┌──

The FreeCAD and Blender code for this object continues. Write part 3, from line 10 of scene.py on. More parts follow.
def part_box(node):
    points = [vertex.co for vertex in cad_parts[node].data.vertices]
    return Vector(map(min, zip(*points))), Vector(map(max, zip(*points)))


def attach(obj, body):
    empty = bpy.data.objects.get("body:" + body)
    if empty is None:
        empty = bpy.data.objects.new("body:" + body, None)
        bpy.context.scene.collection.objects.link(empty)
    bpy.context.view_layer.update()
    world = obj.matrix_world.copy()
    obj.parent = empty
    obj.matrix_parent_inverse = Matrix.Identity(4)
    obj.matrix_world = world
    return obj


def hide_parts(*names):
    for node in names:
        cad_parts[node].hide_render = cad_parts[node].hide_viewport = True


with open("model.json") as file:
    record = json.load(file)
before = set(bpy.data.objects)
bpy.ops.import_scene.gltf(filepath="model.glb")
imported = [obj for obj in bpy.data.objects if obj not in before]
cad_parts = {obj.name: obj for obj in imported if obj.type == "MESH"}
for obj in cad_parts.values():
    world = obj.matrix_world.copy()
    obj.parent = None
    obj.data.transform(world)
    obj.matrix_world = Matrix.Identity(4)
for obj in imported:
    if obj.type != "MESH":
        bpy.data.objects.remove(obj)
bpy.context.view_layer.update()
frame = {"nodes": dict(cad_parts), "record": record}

└──

*DIRECTIONS*:
The line with "for node in" marks the start and the line with "obj.parent = None" marks the end; transcribe every line in that stretch, unchanged.

*WORKED ANSWER*:
    for node in names:
        cad_parts[node].hide_render = cad_parts[node].hide_viewport = True


with open("model.json") as file:
    record = json.load(file)
before = set(bpy.data.objects)
bpy.ops.import_scene.gltf(filepath="model.glb")
imported = [obj for obj in bpy.data.objects if obj not in before]
cad_parts = {obj.name: obj for obj in imported if obj.type == "MESH"}
for obj in cad_parts.values():
    world = obj.matrix_world.copy()
    obj.parent = None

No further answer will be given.